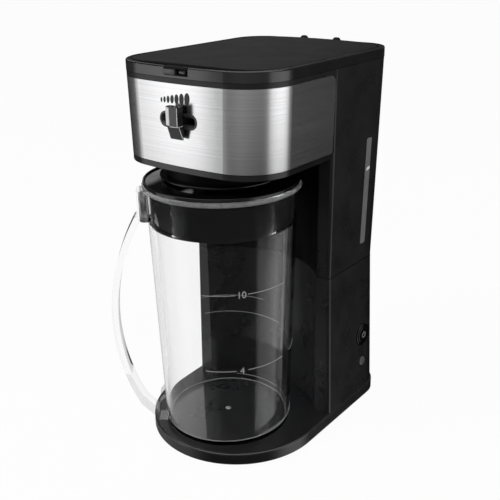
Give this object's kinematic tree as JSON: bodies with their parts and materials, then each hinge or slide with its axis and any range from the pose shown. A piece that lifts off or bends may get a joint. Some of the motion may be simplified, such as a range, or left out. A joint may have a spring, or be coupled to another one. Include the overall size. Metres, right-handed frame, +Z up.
{
  "type": "iced tea maker",
  "caption": "Countertop iced tea brewer: column with a water tank, overhanging brew head with a hinged top lid, sliding strength lever and a clear lidded pitcher standing in the bay.",
  "frame": {"origin": "under the middle of the base, in the plane the rubber feet stand on", "axes": "+Z up, the steel front with the lever faces -Y, the switch is on the +X side"},
  "size_m": [0.1567, 0.2204, 0.3327],
  "materials": {
    "black": "fine satin",
    "gloss_black": "polished",
    "dark_grey": "satin",
    "steel": "horizontal brushing",
    "chrome": "polished",
    "clear": "clear plastic",
    "lens": "milky",
    "rubber": "matt",
    "hose": "translucent silicone",
    "aluminium": "cast",
    "spring_steel": "bright wire",
    "screw_steel": "plated",
    "mesh": "woven",
    "white": "matt"
  },
  "bodies": {
    "machine": {"base_housing": "black", "bottom_cover": "black", "rubber_feet": "rubber", "cover_screws": "screw_steel", "housing_screws": "screw_steel", "heater_block": "aluminium", "thermostat": "white", "check_valve": "white", "inlet_hose": "hose", "riser_hose": "hose", "upper_housing": "black", "sight_window": "clear", "standpipe": "black", "head_floor": "black", "basket_collar": "black", "steel_band": "steel", "lever_bezel": "gloss_black", "lever_screw": "screw_steel", "spray_arm": "black", "brew_basket": "gloss_black", "basket_filter": "dark_grey", "filter_mesh": "mesh", "drip_spring": "spring_steel", "top_frame": "dark_grey", "hinge_pins": "screw_steel", "switch_bezel": "chrome", "switch_body": "black", "button_spring": "spring_steel", "indicator_lens": "lens", "cord_gland": "rubber"},
    "lid": {"lid": "dark_grey"},
    "strength_selector": {"strength_lever": "dark_grey", "lever_inlay": "chrome"},
    "button": {"power_button": "gloss_black"},
    "drip_valve": {"drip_stop": "white"},
    "pitcher": {"jug": "clear", "jug_handle": "clear"},
    "pitcher_lid": {"jug_lid": "gloss_black"}
  },
  "joints": [
    {"name": "lid_hinge", "type": "hinge", "parent": "machine", "child": "lid", "pos_m": [0, 0.10439, 0.3282], "axis": [-1, 0, 0], "range_deg": [0, 100]},
    {"name": "strength_swing", "type": "hinge", "parent": "machine", "child": "strength_selector", "pos_m": [0, -0.016, 0.2904], "axis": [0, 0, 1], "range_deg": [-10, 7.8]},
    {"name": "button_press", "type": "slide", "parent": "machine", "child": "button", "axis": [-1, 0, 0], "range_m": [0, 0.002], "stiffness_N_per_m": 300, "deforming": ["button_spring"]},
    {"name": "drip_press", "type": "slide", "parent": "machine", "child": "drip_valve", "axis": [0, 0, 1], "range_m": [0, 0.002], "stiffness_N_per_m": 120, "deforming": ["drip_spring"]},
    {"name": "pitcher_slide", "type": "slide", "parent": "machine", "child": "pitcher", "axis": [0, -1, 0], "range_m": [0, 0.2]},
    {"name": "pitcher_lid_turn", "type": "hinge", "parent": "pitcher", "child": "pitcher_lid", "pos_m": [0, -0.0417, 0.234], "axis": [0, 0, 1], "range_deg": [-90, 90]}
  ]
}
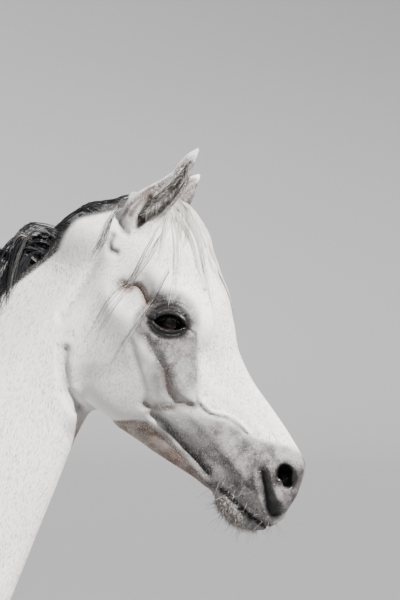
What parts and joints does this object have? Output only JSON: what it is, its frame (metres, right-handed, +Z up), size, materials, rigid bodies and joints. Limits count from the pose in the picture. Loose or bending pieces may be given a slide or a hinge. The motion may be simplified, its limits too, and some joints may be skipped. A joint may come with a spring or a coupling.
{
  "type": "horse",
  "caption": "Life-size still model of a grey Arabian horse standing square-on with its head turned slightly to its right, whole body with mane and tail.",
  "frame": {"origin": "on the floor under the middle of the whole horse", "axes": "+X forward, the way the body faces, +Y to the horse's left, +Z up"},
  "size_m": [2.1876, 0.5302, 1.9834],
  "materials": {
    "coat": "short flat white-grey hair",
    "grey_skin": "thin haired dark skin",
    "dark_hair": "long straight dark grey hair with white strands",
    "pale_hair": "long straight off-white hair",
    "horn": "satin dark horn",
    "eye": "wet gloss"
  },
  "bodies": {
    "root": {"head": "coat", "neck": "coat", "trunk": "coat", "foreleg_right_upper": "coat", "foreleg_right_lower": "coat", "foreleg_left_upper": "coat", "foreleg_left_lower": "coat", "hindleg_right_upper": "coat", "hindleg_right_lower": "coat", "hindleg_left_upper": "coat", "hindleg_left_lower": "coat", "ear_right": "grey_skin", "ear_left": "grey_skin", "eye_right": "eye", "eye_left": "eye", "fore_hoof_right": "horn", "fore_hoof_left": "horn", "hind_hoof_right": "horn", "hind_hoof_left": "horn", "mane": "dark_hair", "tail": "dark_hair", "forelock": "pale_hair"}
  },
  "joints": []
}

━━━━━━

What is needed: Please set down all the data word for word.

Written answer:
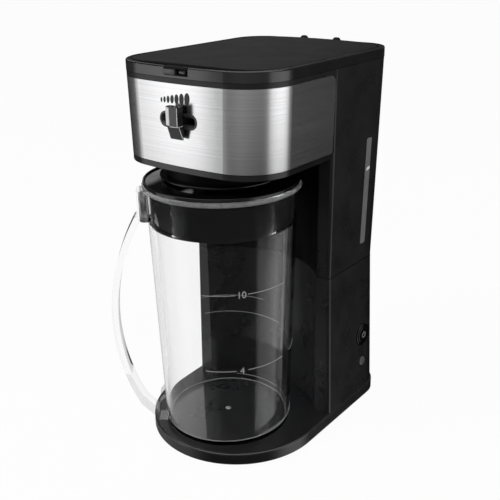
Give this object's kinematic tree as JSON: bodies with their parts and materials, then each hinge or slide with its axis and any range from the pose shown. A piece that lifts off or bends may get a joint. Some of the motion may be simplified, such as a range, or left out. A joint may have a spring, or be coupled to another one. Include the overall size. Metres, right-handed frame, +Z up.
{
  "type": "iced tea maker",
  "caption": "Countertop iced tea brewer: column with a water tank, overhanging brew head with a hinged top lid, sliding strength lever and a clear lidded pitcher standing in the bay.",
  "frame": {"origin": "under the middle of the base, in the plane the rubber feet stand on", "axes": "+Z up, the steel front with the lever faces -Y, the switch is on the +X side"},
  "size_m": [0.1567, 0.2204, 0.3327],
  "materials": {
    "black": "fine satin",
    "gloss_black": "polished",
    "dark_grey": "satin",
    "steel": "horizontal brushing",
    "chrome": "polished",
    "clear": "clear plastic",
    "lens": "milky",
    "rubber": "matt",
    "hose": "translucent silicone",
    "aluminium": "cast",
    "spring_steel": "bright wire",
    "screw_steel": "plated",
    "mesh": "woven",
    "white": "matt"
  },
  "bodies": {
    "machine": {"base_housing": "black", "bottom_cover": "black", "rubber_feet": "rubber", "cover_screws": "screw_steel", "housing_screws": "screw_steel", "heater_block": "aluminium", "thermostat": "white", "check_valve": "white", "inlet_hose": "hose", "riser_hose": "hose", "upper_housing": "black", "sight_window": "clear", "standpipe": "black", "head_floor": "black", "basket_collar": "black", "steel_band": "steel", "lever_bezel": "gloss_black", "lever_screw": "screw_steel", "spray_arm": "black", "brew_basket": "gloss_black", "basket_filter": "dark_grey", "filter_mesh": "mesh", "drip_spring": "spring_steel", "top_frame": "dark_grey", "hinge_pins": "screw_steel", "switch_bezel": "chrome", "switch_body": "black", "button_spring": "spring_steel", "indicator_lens": "lens", "cord_gland": "rubber"},
    "lid": {"lid": "dark_grey"},
    "strength_selector": {"strength_lever": "dark_grey", "lever_inlay": "chrome"},
    "button": {"power_button": "gloss_black"},
    "drip_valve": {"drip_stop": "white"},
    "pitcher": {"jug": "clear", "jug_handle": "clear"},
    "pitcher_lid": {"jug_lid": "gloss_black"}
  },
  "joints": [
    {"name": "lid_hinge", "type": "hinge", "parent": "machine", "child": "lid", "pos_m": [0, 0.10439, 0.3282], "axis": [-1, 0, 0], "range_deg": [0, 100]},
    {"name": "strength_swing", "type": "hinge", "parent": "machine", "child": "strength_selector", "pos_m": [0, -0.016, 0.2904], "axis": [0, 0, 1], "range_deg": [-10, 7.8]},
    {"name": "button_press", "type": "slide", "parent": "machine", "child": "button", "axis": [-1, 0, 0], "range_m": [0, 0.002], "stiffness_N_per_m": 300, "deforming": ["button_spring"]},
    {"name": "drip_press", "type": "slide", "parent": "machine", "child": "drip_valve", "axis": [0, 0, 1], "range_m": [0, 0.002], "stiffness_N_per_m": 120, "deforming": ["drip_spring"]},
    {"name": "pitcher_slide", "type": "slide", "parent": "machine", "child": "pitcher", "axis": [0, -1, 0], "range_m": [0, 0.2]},
    {"name": "pitcher_lid_turn", "type": "hinge", "parent": "pitcher", "child": "pitcher_lid", "pos_m": [0, -0.0417, 0.234], "axis": [0, 0, 1], "range_deg": [-90, 90]}
  ]
}
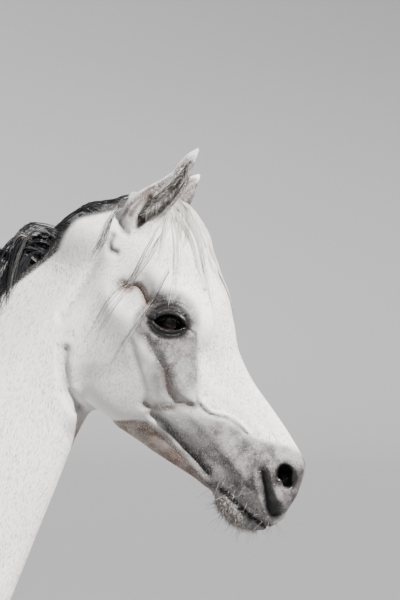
What parts and joints does this object have? Output only JSON: what it is, its frame (metres, right-handed, +Z up), size, materials, rigid bodies and joints. Limits count from the pose in the picture. Loose or bending pieces may be given a slide or a hinge. The motion may be simplified, its limits too, and some joints may be skipped. A joint may come with a spring or a coupling.
{
  "type": "horse",
  "caption": "Life-size still model of a grey Arabian horse standing square-on with its head turned slightly to its right, whole body with mane and tail.",
  "frame": {"origin": "on the floor under the middle of the whole horse", "axes": "+X forward, the way the body faces, +Y to the horse's left, +Z up"},
  "size_m": [2.1876, 0.5302, 1.9834],
  "materials": {
    "coat": "short flat white-grey hair",
    "grey_skin": "thin haired dark skin",
    "dark_hair": "long straight dark grey hair with white strands",
    "pale_hair": "long straight off-white hair",
    "horn": "satin dark horn",
    "eye": "wet gloss"
  },
  "bodies": {
    "root": {"head": "coat", "neck": "coat", "trunk": "coat", "foreleg_right_upper": "coat", "foreleg_right_lower": "coat", "foreleg_left_upper": "coat", "foreleg_left_lower": "coat", "hindleg_right_upper": "coat", "hindleg_right_lower": "coat", "hindleg_left_upper": "coat", "hindleg_left_lower": "coat", "ear_right": "grey_skin", "ear_left": "grey_skin", "eye_right": "eye", "eye_left": "eye", "fore_hoof_right": "horn", "fore_hoof_left": "horn", "hind_hoof_right": "horn", "hind_hoof_left": "horn", "mane": "dark_hair", "tail": "dark_hair", "forelock": "pale_hair"}
  },
  "joints": []
}